Leach also mentioned the Benton Community Foundation, which had originally agreed to gift $734,000 to the school district but pulled back because of uncertainties with the pool’s future. The foundation’s president said at the time that it would go back into a fund — created from an endowment with the intent of preserving and supporting the pool — where the money can grow while the district figures out its next move and settles on a long-term plan.

Part of the timeline idea with the original gift was that repairs that would be needed to keep the pool operational for the next 10 years while stakeholders worked on a future solution.

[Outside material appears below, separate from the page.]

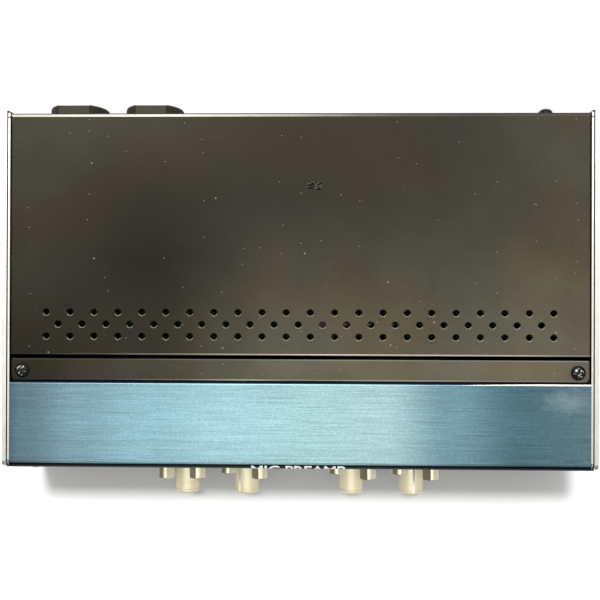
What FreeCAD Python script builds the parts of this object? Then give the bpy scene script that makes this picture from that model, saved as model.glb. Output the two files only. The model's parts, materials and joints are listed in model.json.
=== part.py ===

“In that 10 years, it was our goal to figure out how we can get a community pool in Philomath — take it off the school district’s plate and make it a community pool,” Leach said. “I am still committed to that and I will continue to work if it takes 10 years to figure out how we get a pool in this community.”

A lack of communication has been an often-mentioned complaint involving the school district’s handling of the pool situation.

Said Dushame, “Lack of communication with the public in general, lack of communication with our loyal full patrons and lack of communication with your own employees in that we don’t even know if we’re employees anymore or not.”

Brazeau said later in the meeting that he’s working on a series of potential pool-related proposals involving use of the facility but those ideas are on hold until the report comes in.

A pool advisory committee that had been established — Leach among those volunteering — has not met since last summer when Luke was still the operator. But its involvement has disappeared in recent months as Brazeau has gone through his steps to find answers from professional consultants about the pool’s future while working on the CPO vacancy.

The school board will revisit the pool issue at its December meeting with hopes that the WTI report will have been completed and submitted.